■ DATA LINES
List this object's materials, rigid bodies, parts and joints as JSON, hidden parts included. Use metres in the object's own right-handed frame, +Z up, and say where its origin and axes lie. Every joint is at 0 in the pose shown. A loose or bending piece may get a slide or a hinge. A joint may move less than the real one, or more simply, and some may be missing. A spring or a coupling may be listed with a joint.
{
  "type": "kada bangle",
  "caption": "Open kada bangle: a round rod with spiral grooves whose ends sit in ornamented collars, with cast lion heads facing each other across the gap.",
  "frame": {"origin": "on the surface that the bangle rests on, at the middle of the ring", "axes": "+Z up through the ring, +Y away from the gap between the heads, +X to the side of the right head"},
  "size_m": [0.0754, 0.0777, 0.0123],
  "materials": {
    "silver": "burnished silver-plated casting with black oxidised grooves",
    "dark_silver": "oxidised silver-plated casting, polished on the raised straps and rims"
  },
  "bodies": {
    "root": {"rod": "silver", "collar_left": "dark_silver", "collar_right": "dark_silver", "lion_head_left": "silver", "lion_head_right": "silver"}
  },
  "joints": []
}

■ STATED GOAL
Copy each line of the data exactly, leaving nothing out.

■ PROBLEM SOLUTION
List this object's materials, rigid bodies, parts and joints as JSON, hidden parts included. Use metres in the object's own right-handed frame, +Z up, and say where its origin and axes lie. Every joint is at 0 in the pose shown. A loose or bending piece may get a slide or a hinge. A joint may move less than the real one, or more simply, and some may be missing. A spring or a coupling may be listed with a joint.
{
  "type": "kada bangle",
  "caption": "Open kada bangle: a round rod with spiral grooves whose ends sit in ornamented collars, with cast lion heads facing each other across the gap.",
  "frame": {"origin": "on the surface that the bangle rests on, at the middle of the ring", "axes": "+Z up through the ring, +Y away from the gap between the heads, +X to the side of the right head"},
  "size_m": [0.0754, 0.0777, 0.0123],
  "materials": {
    "silver": "burnished silver-plated casting with black oxidised grooves",
    "dark_silver": "oxidised silver-plated casting, polished on the raised straps and rims"
  },
  "bodies": {
    "root": {"rod": "silver", "collar_left": "dark_silver", "collar_right": "dark_silver", "lion_head_left": "silver", "lion_head_right": "silver"}
  },
  "joints": []
}